Cuando quienes la ejercen son adultos que actúan como adultos, la política muchas veces, demasiadas, consiste en la ingrata disyuntiva que aboca a elegir entre dos males. Sin ir más lejos, es lo que va a pasar en Barcelona a partir de las ocho de la tarde del próximo domingo. Tras el fracaso tan inopinado, tan estrepitoso, tan frustrante, de la Operación Valls, nuestros electos en la plaza se verán apelados a optar entre el orgulloso testimonialismo inane que no conduce a ninguna parte y la concesión posibilista de ceder sus votos, unos votos con toda probabilidad decisivos, dada la endiablada fragmentación del consistorio, a un equipo de gobierno de nuevo encabezado por Colau. Es un escenario, ese ya tan seguro, con el que casi nadie contaba porque casi nadie entre los nuestros quería renunciar a ese mito tan viejo, tan complaciente y tal irreal, el de la Barcelona ciudad abierta, libertina y cosmopolita siempre confrontada con la Cataluña-aldea de los nacionalistas.
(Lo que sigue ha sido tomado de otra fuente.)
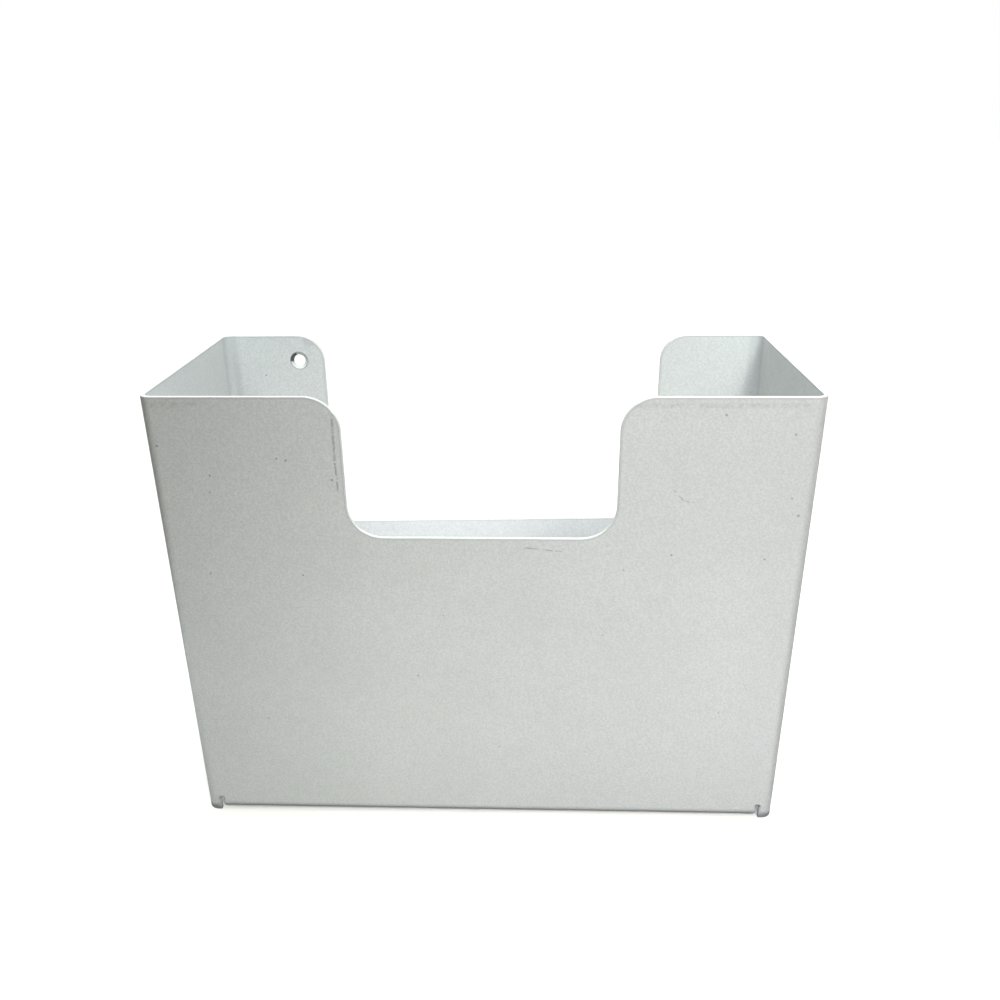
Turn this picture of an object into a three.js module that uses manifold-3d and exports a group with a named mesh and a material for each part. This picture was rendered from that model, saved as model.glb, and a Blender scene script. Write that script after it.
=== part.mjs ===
// Magazine file holder of folded sheet steel, in millimetres, +Z up.
// The origin is at the centre of the footprint, on the surface that the holder stands on.
// The notched front faces -Y, and the two rear ears face +Y.

import * as THREE from 'three';
import { mergeVertices } from 'three/addons/utils/BufferGeometryUtils.js';
import Module from 'manifold-3d';

const wasm = await Module();
wasm.setup();

// Driving dimensions.
const width = 320;
const depth = 127;
const height = 245;
const sheet = 2;
const bendOut = 6;
const bendIn = bendOut - sheet;

// U-shaped notch in the front panel.
const notchWidth = 131;
const notchDepth = 72;
const notchRadius = 17;

// Rear ears, and the one screw hole, which is concentric with its ear's rounded corner. It is countersunk
// at 90 degrees from the inside, so that the files slide past the screw's head.
const earWidth = 60;
const earRadius = 15;
const holeRadius = 3.4;
const sinkRadius = 5.2;
const holeInset = 15;

// Flanges bent inwards under the base. Each bend ends just short of the vertical bends.
const flangeReach = 18;
const frontFlange = 301.2;
const sideFlange = 108;
const rearFlange = 296;
const reliefWidth = 1.2;
const reliefHeight = 9;

// Base plate and low rear panel. The rear panel's top edge rises a little from left to right.
const baseWidth = 306;
const baseFront = -57;
const baseRear = 55;
const rearWidth = 307;
const rearTop = 127.3;
const rearRise = 5.4;

const arcSteps = 8;
const circleSteps = 40;
const weldTolerance = 1e-5;
const overshoot = 4;
const wallClear = 1;

const halfWidth = width / 2;
const halfDepth = depth / 2;
const earEdge = halfWidth - earWidth;
const rearFace = halfDepth - sheet;

const coat = { color: 0xc3c6c4, roughness: 0.55, metalness: 0.2 };

// Turns a closed geometry into a solid that can be joined and cut.
function solid(geometry) {
  geometry.deleteAttribute('normal');
  geometry.deleteAttribute('uv');
  const merged = mergeVertices(geometry, weldTolerance);
  return new wasm.Manifold(new wasm.Mesh({
    numProp: 3,
    vertProperties: Float32Array.from(merged.attributes.position.array),
    triVerts: Uint32Array.from(merged.index.array),
  }));
}

function namedMesh(name, body) {
  const result = body.getMesh();
  const geometry = new THREE.BufferGeometry();
  geometry.setAttribute('position', new THREE.BufferAttribute(result.vertProperties, 3));
  geometry.setIndex(new THREE.BufferAttribute(result.triVerts, 1));
  const faceted = geometry.toNonIndexed();
  faceted.computeVertexNormals();
  const mesh = new THREE.Mesh(faceted, new THREE.MeshStandardMaterial(coat));
  mesh.name = name;
  return mesh;
}

function box(low, high) {
  const geometry = new THREE.BoxGeometry(high[0] - low[0], high[1] - low[1], high[2] - low[2]);
  geometry.translate((low[0] + high[0]) / 2, (low[1] + high[1]) / 2, (low[2] + high[2]) / 2);
  return solid(geometry);
}

function extruded(shape, length) {
  return new THREE.ExtrudeGeometry(shape, {
    depth: length,
    bevelEnabled: false,
    curveSegments: arcSteps,
  });
}

// Extrudes an outline drawn in X and Z along +Y, from y = start to y = end.
function alongY(shape, start, end) {
  const geometry = extruded(shape, end - start);
  geometry.rotateX(Math.PI / 2);
  geometry.translate(0, end, 0);
  return solid(geometry);
}

// Plan of the wrapped sheet: rear ear, side, front, side, rear ear, with its true thickness.
function wrapPlan() {
  const x = halfWidth - bendOut;
  const y = halfDepth - bendOut;
  const plan = new THREE.Shape();
  plan.moveTo(earEdge, halfDepth);
  plan.lineTo(earEdge, rearFace);
  plan.absarc(x, y, bendIn, Math.PI / 2, 0, true);
  plan.absarc(x, -y, bendIn, 0, -Math.PI / 2, true);
  plan.absarc(-x, -y, bendIn, -Math.PI / 2, -Math.PI, true);
  plan.absarc(-x, y, bendIn, Math.PI, Math.PI / 2, true);
  plan.lineTo(-earEdge, rearFace);
  plan.lineTo(-earEdge, halfDepth);
  plan.absarc(-x, y, bendOut, Math.PI / 2, Math.PI, false);
  plan.absarc(-x, -y, bendOut, Math.PI, Math.PI * 1.5, false);
  plan.absarc(x, -y, bendOut, -Math.PI / 2, 0, false);
  plan.absarc(x, y, bendOut, 0, Math.PI / 2, false);
  plan.closePath();
  return plan;
}

// Notch outline in X and Z: rounded in at the bottom and rounded out at the rim.
function notchCutter() {
  const half = notchWidth / 2;
  const bottom = height - notchDepth;
  const outer = half + notchRadius;
  const inner = half - notchRadius;
  const rim = height - notchRadius;
  const floor = bottom + notchRadius;
  const outline = new THREE.Shape();
  outline.moveTo(-outer, height + overshoot);
  outline.absarc(-outer, rim, notchRadius, Math.PI / 2, 0, true);
  outline.absarc(-inner, floor, notchRadius, Math.PI, Math.PI * 1.5, false);
  outline.absarc(inner, floor, notchRadius, -Math.PI / 2, 0, false);
  outline.absarc(outer, rim, notchRadius, Math.PI, Math.PI / 2, true);
  outline.lineTo(outer, height + overshoot);
  outline.closePath();
  return alongY(outline, -halfDepth - overshoot, -halfDepth + sheet + overshoot);
}

// Takes the square corner off an ear's top inner edge. side is -1 for the left ear, 1 for the right.
function earCornerCutter(side) {
  const centre = earEdge + earRadius;
  const low = height - earRadius;
  const outline = new THREE.Shape();
  outline.moveTo(centre, height + overshoot);
  outline.absarc(centre, low, earRadius, Math.PI / 2, Math.PI, false);
  outline.lineTo(earEdge - overshoot, low);
  outline.lineTo(earEdge - overshoot, height + overshoot);
  outline.closePath();
  const cutter = alongY(outline, rearFace - overshoot, halfDepth + overshoot);
  return side < 0 ? cutter.mirror([1, 0, 0]) : cutter;
}

// Outline of half the hole, turned about its axis. The cone keeps its slope in front of the ear's inner face.
function earHoleCutter() {
  const sinkDepth = sinkRadius - holeRadius;
  const profile = [
    new THREE.Vector2(0, -overshoot),
    new THREE.Vector2(sinkRadius + overshoot, -overshoot),
    new THREE.Vector2(holeRadius, sinkDepth),
    new THREE.Vector2(holeRadius, sheet + overshoot),
    new THREE.Vector2(0, sheet + overshoot),
  ];
  const geometry = new THREE.LatheGeometry(profile, circleSteps);
  geometry.translate(-earEdge - holeInset, rearFace, height - holeInset);
  return solid(geometry);
}

// Section of a flange: down from the wall, round the bend and inwards. X runs inwards here.
function flangeSection() {
  const section = new THREE.Shape();
  section.moveTo(0, bendOut);
  section.absarc(bendOut, bendOut, bendOut, Math.PI, Math.PI * 1.5, false);
  section.lineTo(flangeReach, 0);
  section.lineTo(flangeReach, sheet);
  section.absarc(bendOut, bendOut, bendIn, Math.PI * 1.5, Math.PI, true);
  section.closePath();
  return section;
}

// A flange along X whose outer face is at y = 0 and which reaches inwards along +Y, ends mitred.
function flange(length) {
  const geometry = extruded(flangeSection(), length);
  geometry.rotateX(Math.PI / 2);
  geometry.rotateZ(Math.PI / 2);
  geometry.translate(-length / 2, 0, 0);
  const half = length / 2;
  const mitre = flangeReach - bendOut;
  const plan = new THREE.Shape();
  plan.moveTo(-half, -overshoot);
  plan.lineTo(half, -overshoot);
  plan.lineTo(half, bendOut);
  plan.lineTo(half - mitre, flangeReach);
  plan.lineTo(-half + mitre, flangeReach);
  plan.lineTo(-half, bendOut);
  plan.closePath();
  const trim = extruded(plan, bendOut + 2 * overshoot);
  trim.translate(0, 0, -overshoot);
  return solid(geometry).intersect(solid(trim));
}

// Clears a wall's lower edge for its flange: the strip of the bend, and a relief slot at each end with a
// round eye at its top.
function flangeClearance(length) {
  const half = length / 2;
  const back = sheet + wallClear;
  const eyeRadius = reliefWidth;
  const eyeHeight = reliefHeight - eyeRadius;
  let cutter = box([-half, -wallClear, -wallClear], [half, back, bendOut]);
  for (const side of [-1, 1]) {
    const centre = side * (half + reliefWidth / 2);
    const low = [centre - reliefWidth / 2, -wallClear, -wallClear];
    const high = [centre + reliefWidth / 2, back, eyeHeight];
    const eye = new THREE.CylinderGeometry(eyeRadius, eyeRadius, back + wallClear, arcSteps * 2);
    eye.translate(centre, sheet / 2, eyeHeight);
    cutter = cutter.add(box(low, high)).add(solid(eye));
  }
  return cutter;
}

// Places a solid made along X with its outer face at y = 0 onto one of the walls.
function onWall(body, angle, outerFace) {
  return body.rotate([0, 0, angle]).translate([
    outerFace * Math.round(Math.sin(THREE.MathUtils.degToRad(angle))),
    -outerFace * Math.round(Math.cos(THREE.MathUtils.degToRad(angle))),
    0,
  ]);
}

function frontAndSideShell() {
  let body = solid(extruded(wrapPlan(), height));
  body = body.subtract(notchCutter());
  body = body.subtract(earCornerCutter(-1)).subtract(earCornerCutter(1));
  body = body.subtract(earHoleCutter());
  const walls = [
    { angle: 0, face: halfDepth, length: frontFlange },
    { angle: 90, face: halfWidth, length: sideFlange },
    { angle: -90, face: halfWidth, length: sideFlange },
  ];
  for (const wall of walls) {
    body = body.subtract(onWall(flangeClearance(wall.length), wall.angle, wall.face));
    body = body.add(onWall(flange(wall.length), wall.angle, wall.face));
  }
  return namedMesh('front_and_side_shell', body);
}

function basePlate() {
  const half = baseWidth / 2;
  return namedMesh('base_plate', box([-half, baseFront, sheet], [half, baseRear, 2 * sheet]));
}

function rearPanel() {
  const half = rearWidth / 2;
  const flangeHalf = rearFlange / 2;
  const low = rearTop - rearRise / 2;
  const high = rearTop + rearRise / 2;
  const outline = new THREE.Shape();
  outline.moveTo(-half, reliefHeight);
  outline.lineTo(-flangeHalf, reliefHeight);
  outline.lineTo(-flangeHalf, bendOut);
  outline.lineTo(flangeHalf, bendOut);
  outline.lineTo(flangeHalf, reliefHeight);
  outline.lineTo(half, reliefHeight);
  outline.lineTo(half, high);
  outline.lineTo(-half, low);
  outline.closePath();
  const wall = alongY(outline, rearFace - sheet, rearFace);
  return namedMesh('rear_panel', wall.add(onWall(flange(rearFlange), 180, rearFace)));
}

const holder = new THREE.Group();
holder.add(frontAndSideShell());
holder.add(basePlate());
holder.add(rearPanel());

export default holder;
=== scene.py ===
"""Looks of the magazine file holder: three folded steel sheets in a fine silver-grey powder coat.

Each sheet is drawn as its flat pattern in millimetres, meshed there, and then folded to the shape that
the CAD model gives. u runs along the sheet, v across it, and the sheet's normal points out of its outer
face. Every edge has the soft rounding that a powder coat leaves.
"""

import math

import bpy
import numpy as np
from mathutils import Matrix, Vector
from mathutils import geometry as flat_geometry

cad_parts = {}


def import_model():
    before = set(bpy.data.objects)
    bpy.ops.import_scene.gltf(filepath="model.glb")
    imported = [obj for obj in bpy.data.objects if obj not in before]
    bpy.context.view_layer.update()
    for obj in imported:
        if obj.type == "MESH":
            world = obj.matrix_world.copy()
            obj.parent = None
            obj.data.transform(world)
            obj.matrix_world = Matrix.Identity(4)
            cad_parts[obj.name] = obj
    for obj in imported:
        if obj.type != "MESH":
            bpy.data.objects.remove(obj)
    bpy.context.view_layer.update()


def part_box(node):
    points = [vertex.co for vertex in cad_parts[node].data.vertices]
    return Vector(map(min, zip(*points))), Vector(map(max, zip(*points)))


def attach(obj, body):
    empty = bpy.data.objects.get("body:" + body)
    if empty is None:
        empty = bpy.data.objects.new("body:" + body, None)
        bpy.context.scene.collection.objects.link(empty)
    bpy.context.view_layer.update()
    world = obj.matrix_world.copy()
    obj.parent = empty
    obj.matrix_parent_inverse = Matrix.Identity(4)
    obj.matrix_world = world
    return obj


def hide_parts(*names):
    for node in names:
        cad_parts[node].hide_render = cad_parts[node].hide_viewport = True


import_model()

# A millimetre in metres.
MM = 0.001

# Outer sizes of the folded shell, from the CAD.
shell_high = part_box("front_and_side_shell")[1]
HALF_WIDTH = shell_high.x / MM
HALF_DEPTH = shell_high.y / MM
HEIGHT = shell_high.z / MM

# Sheet, bends and flanges, as in the CAD model. Bend radii are those of the sheet's middle layer.
HALF_SHEET = 1.0
BEND_RADIUS = 5.0
BEND_ARC = BEND_RADIUS * math.pi / 2
BEND_HEIGHT = BEND_RADIUS + HALF_SHEET
FLANGE_FLAT = 12.0
FRONT_FLANGE_HALF = 150.6
SIDE_FLANGE_HALF = 54.0
REAR_FLANGE_HALF = 148.0
BEND_END_V = BEND_HEIGHT - BEND_ARC
FLANGE_EDGE_V = BEND_END_V - FLANGE_FLAT
EAR_INNER_Y = HALF_DEPTH - 2 * HALF_SHEET

# Relief slots at the ends of the flanges' bends.
SLOT_WIDTH = 1.2
EYE_RADIUS = 1.2
EYE_HEIGHT = 7.8

# Front notch, rear ears and the countersunk screw hole.
NOTCH_HALF = 65.5
NOTCH_BOTTOM = HEIGHT - 72.0
NOTCH_RADIUS = 17.0
EAR_WIDTH = 60.0
EAR_RADIUS = 15.0
HOLE_RADIUS = 3.4
SINK_RADIUS = 5.2
HOLE_INSET = 15.0
HOLE_ROUNDING = 0.2

# Base plate and rear panel.
BASE_HALF_WIDTH = 153.0
BASE_FRONT = -57.0
BASE_REAR = 55.0
BASE_MIDDLE_Z = 3.0
REAR_HALF_WIDTH = 153.5
REAR_WALL_LOW = 9.0
REAR_TOP = 127.3
REAR_RISE = 5.4
REAR_MIDDLE_Y = EAR_INNER_Y - HALF_SHEET

# Spot welds: shallow round dimples where the electrodes pressed. WELD_FLAT is the flat share of the radius,
# WELD_RINGS are the mesh points, as (share of the radius, number of points), and other mesh points stay
# WELD_CLEARANCE radii away.
WELD_RADIUS = 3.0
WELD_DEPTH = 0.14
WELD_FLAT = 0.55
WELD_RINGS = ((0.3, 8), (0.55, 16), (0.68, 20), (0.8, 20), (0.9, 20), (1.0, 20), (1.35, 16))
WELD_CLEARANCE = 1.6
EAR_WELD_X = 127.0
EAR_WELD_Z = (28.0, 66.0, 104.0)
LONG_WELD_X = (-112.0, -38.0, 38.0, 112.0)
SIDE_WELD_Y = (-28.0, 28.0)
FLANGE_WELD_V = FLANGE_EDGE_V + FLANGE_FLAT / 2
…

Pero esa Barcelona mítica, la ajena y hostil al obtuso reduccionismo narcisista de los catalanistas, no ha existido nunca fuera de nuestra imaginación, es una recreación literaria, otro sueño extraviado de juventud. Barcelona, pese a nuestras fantasías recurrentes, siempre ha sido un Sabadell con puerto de mar. Y nunca ha aspirado a otra cosa. El fracaso de Valls es el fracaso de ese mito novelesco compartido por tantos. Durante casi toda una vida, muchos barceloneses nos hemos engañado creyendo que habitábamos una ilustrada metrópolis europea que miraba con desdén, cuando no con abierto desprecio, a toda esa gente de comarcas que ocupaba la Generalitat con sus amenazantes ecos rústicos. Como si los hermanos Pasqual y Ernest Maragall no fueran parte de ese mismo mundo tribal que siempre supimos hostil, tal como se pudo comprobar una vez llegada la hora de la verdad, cuando todos tuvieron que enseñar sus cartas. Dejémonos de fantasías: si Barcelona ejerce en alguna medida de contrapeso al nacionalismo asfixiante que impera en el resto del territorio es por el insoslayable peso demográfico que representa en ella la población castellanohablante. Por eso y solo por eso.
Sin sus castellanohablantes, Barcelona sería igual que Vic o como cualquiera de esas rudas aldeas de Gerona donde el cura y el alcalde cuelgan una estelada gigante en el campanario de la iglesia. Resucitado el PSC en el antiguo Cinturón Rojo (y más tarde Naranja) cuando todos lo daban por muerto, la alcaldía de Barcelona se dirimirá el domingo entre tres de las cuatro listas socialdemócratas que se presentan por la demarcación, las de Colau, Maragall y Collboni. Los demás no cuentan. Así las cosas, nada podría resultar peor que Ernest Maragall, ese Leopoldo María Panero con dientes, ejerciendo de alcalde de la capital de la República Non Nata de Catalunya. Barcelona es el gran escaparate internacional de Cataluña. Un escaparate que en manos de la Esquerra se convertiría en una permanente barricada publicitaria contra España. Algo que urge evitar a toda costa. Durante los próximos cuatro años, el mal menor en Barcelona tendrá dos apellidos propios: Colau y Collboni. Es la hora de actuar como adultos.